Unless special commands (like 'D') are used, the pattern space is
deleted between two cycles
...
`N'
Add a newline to the pattern space, then append the next line of
input to the pattern space. If there is no more input then `sed'
exits without processing any more commands.
...
`D'
Delete text in the pattern space up to the first newline. If any
text is left, restart cycle with the resultant pattern space
(without reading a new line of input), otherwise start a normal
new cycle.
This should pretty much resolve your query. But still I will try to explain your three different cases:
CASE 1:
sed reads a line from input. [Now there is 1 line in pattern space.]
= Prints the current line no.
N reads the next line into pattern space.[Now there are 2 lines in pattern space.]
If there is no next line to read then sed exits here. [ie: In case of odd lines, sed exits here - and hence the last line is swallowed without printing.]
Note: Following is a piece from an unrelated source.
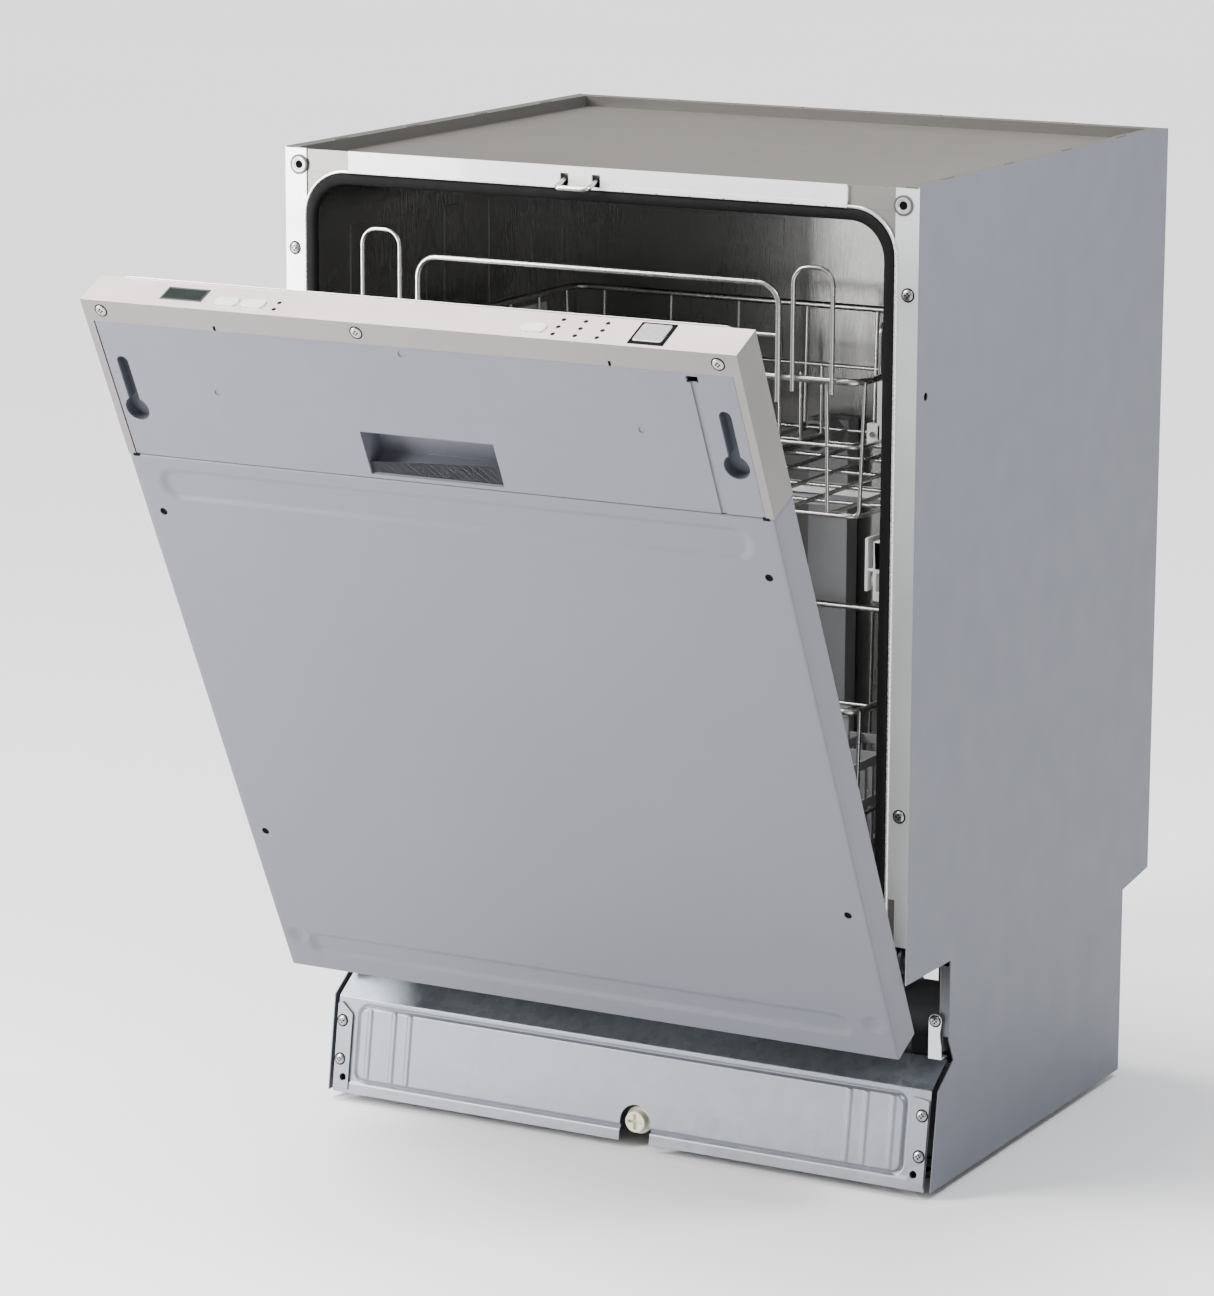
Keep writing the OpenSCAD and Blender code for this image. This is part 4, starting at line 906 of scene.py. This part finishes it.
def build_lower_basket():
    low, high = box_mm("lower_basket")
    y0, y1 = low.y, high.y
    bm = bmesh.new()
    floor_z, top_z = 245.0, 425.0
    shelf_wires(bm, y0, y1, floor_z, 335.0, top_z)
    tine_row(bm, -168.0, y0 + 33.0, 40.0, 9, floor_z + 3.66, 330.0)
    piece = place_mesh(bm, "lower_basket_wires", "wire", "lower_rack", ["lower_basket"])
    keep_sharp(piece, 50.0)
    clips = bmesh.new()
    for y in (y0 + 25.0, y0 + 359.0):
        block(clips, -86.0, -60.0, y - 3.0, y + 3.0, 247.0, 254.0)
        block(clips, -73.0, -60.0, y - 3.0, y + 3.0, 252.0, 262.0)
    for s in (-1, 1):
        for y in (y0 + 61.0, y0 + 333.0):
            block(clips, *sorted((s * 240.2, s * 245.0)), y - 14.0, y + 14.0, 217.0, 254.0)
            block(clips, *sorted((s * 236.0, s * 242.0)), y - 14.0, y + 14.0, 248.0, 254.0)
            cylinder(clips, (s * 231.6, y, 224.9), (s, 0, 0), 10.0, 3.0, 24)
    clip_piece = place_mesh(clips, "basket_clips", "pale_grey", "lower_rack", ["lower_basket"], smooth=False)
    add_bevel(clip_piece, 1.0, 3)


def front_loop(bm, x0, x1, y, z0, z1, bend, width):
    wire(bm, [(x0, y, z0), (x0, y, z1), (x1, y, z1), (x1, y, z0)], width, bend, 12)


def build_upper_handle():
    low, high = box_mm("upper_handle")
    y = (low.y + high.y) / 2
    bm = bmesh.new()
    front_loop(bm, -175.0, 168.0, y, 680.0, high.z - 22.5, 18.0, 5.0)
    front_loop(bm, -230.0, -193.0, y + 0.4, 690.0, high.z - 2.0, 14.0, 4.0)
    front_loop(bm, 181.0, 217.0, y + 0.4, 690.0, high.z - 7.0, 14.0, 4.0)
    wire(bm, [(-175.0, y, 735.0), (168.0, y, 735.0)], WIRE_WIDTH)
    piece = place_mesh(bm, "handle_wires", "wire", "upper_rack", ["upper_handle"])
    keep_sharp(piece, 50.0)


def build_cup_shelf():
    low, high = box_mm("cup_shelf")
    x, y0, y1 = (low.x + high.x) / 2, low.y, high.y
    bm = bmesh.new()
    wire(bm, [(x, y0, 650.0), (x, y1, 650.0)], 5.0, sides=12)
    wire(
        bm, [(x, y0 + 14.0, 650.0), (x, y0 + 14.0, 740.0), (x, y1 - 16.0, 740.0), (x, y1 - 16.0, 650.0)],
        WIRE_WIDTH, 9.0
    )
    for k in range(1, 6):
        wire(bm, [(x, y0 + 14.0 + 45.0 * k, 650.0), (x, y0 + 14.0 + 45.0 * k, 740.0)], WIRE_WIDTH)
    wire(bm, [(x, y0 + 14.0, 700.0), (x, y1 - 16.0, 700.0)], WIRE_WIDTH)
    piece = place_mesh(bm, "cup_shelf_wires", "wire", "cup_shelf", ["cup_shelf"])
    keep_sharp(piece, 50.0)


def build_folding_tines():
    low, high = box_mm("folding_tines")
    x, y0, y1 = (low.x + high.x) / 2, low.y, high.y
    bm = bmesh.new()
    wire(bm, [(x, y0, 256.0), (x, y1, 256.0)], 5.0, sides=12)
    for k in range(8):
        y = y0 + 28.0 + 41.0 * k
        wire(bm, [(x, y, 256.0), (x, y, high.z - 1.0)], WIRE_WIDTH)
        cylinder(bm, (x, y, high.z - 1.2), (0, 0, 1), 1.2, WIRE_WIDTH / 2, 10, WIRE_WIDTH / 3.2)
    piece = place_mesh(bm, "folding_tine_wires", "wire", "folding_tines", ["folding_tines"])
    keep_sharp(piece, 50.0)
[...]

sed prints the pattern space and cleans it. [Pattern space is empty.]
If EOF reached sed exits here. Else Restart the complete cycle from step 1. [ie: In case of even lines, sed exits here.]
Summary: In this case sed reads 2 lines and prints 2 lines at a time. Last line is swallowed it there are odd lines (see step 3).
CASE 2:
sed reads a line from input. [Now there is 1 line in pattern space.]
N reads the next line into pattern space. [Now there are 2 lines in pattern space.]
If it fails exit here. This occurs only if there is 1 line.
If its not last line($!) print the first line(P) from pattern space. [The first line from pattern space is printed. But still there are 2 lines in pattern space.]
If its not last line($!) delete the first line(D) from pattern space [Now there is only 1 line (the second one) in the pattern space.] and restart the command cycle from step 2. And its because of the command D (see the excerpt above).
If its last line($) then delete(d) the complete pattern space. [ie. reached EOF ] [Before beginning this step there were 2 lines in the pattern space which are now cleaned up by d - at the end of this step, the pattern space is empty.]
sed automatically stops at EOF.
Summary: In this case :
sed reads 2 lines first.
if there is next line available to read, print the first line and read the next line.
else delete both lines from cache. This way it always deletes the last 2 line.
CASE 3:
Its the same case as CASE:1, just remove the Step 2 from it.